At every step of this evolution, we will instinctively know where the quality information is coming from, because that’s what people are good at. Once we are used to any particular mode of future face to face commmunication, we won’t think of it as odd, or off-putting, any more than we currently think that way about talking to each other on the phone.

But what if it’s even better than that? What if it turns out that our brains are more evolved and capable at supporting face to face communication than our bodies are?

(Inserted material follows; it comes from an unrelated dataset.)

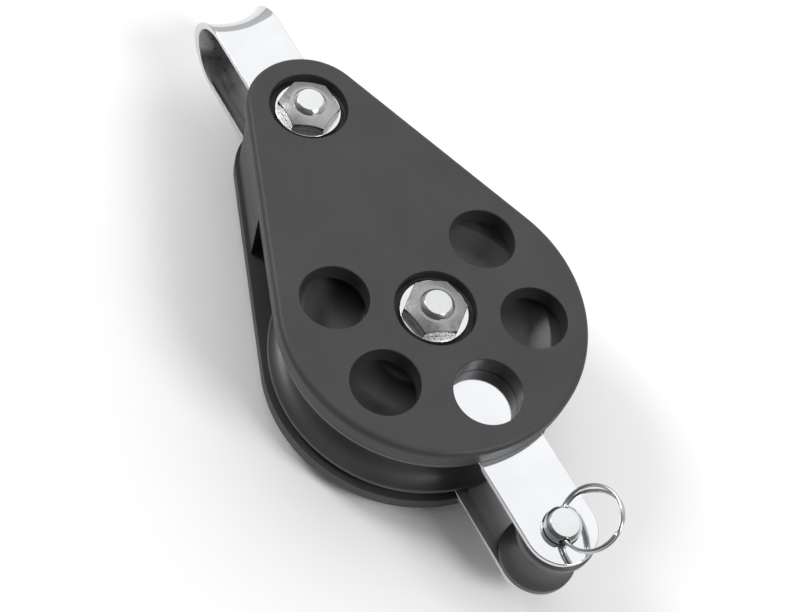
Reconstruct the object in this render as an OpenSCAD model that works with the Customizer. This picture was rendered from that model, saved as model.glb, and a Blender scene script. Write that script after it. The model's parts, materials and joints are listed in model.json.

If that is so, then there might come a point when computationally enhanced body language actually lets us convey and apprehend subtle cues of body language that are not possible in physical reality. When that happens, we might find that body language and facial expression, suitably enhanced by computer intermediation, will allow us to communicate with each other more effectively than was ever before possible in the history of humanity.

After a generation or two of living with such advanced support for non-verbal communication, people might wonder how the human race ever got along without it.

Meeting on an alien planet

Today at our lab we held part of our weekly production meeting in VR. We were all in the same physical room, and we could have seen each other in person, but we opted to put on wireless headsets, using our Holojam technology, and hold our conversation “in world”.

Because we could move around the room freely, it felt as though we had all been transported together to that alternate world. We could continue to talk with each other, but while inhabiting alien bodies on another planet.

This was just an early experiment. We still haven’t added enough things to do on that planet to make it a place we would prefer to spend a lot of time hanging out together. But we are going to keep adding. Every week, our alternate meeting room on a friendly alien world is going to become an ever more interesting place to hang out.

Still, to quote the last line of a great movie, there’s no place like home.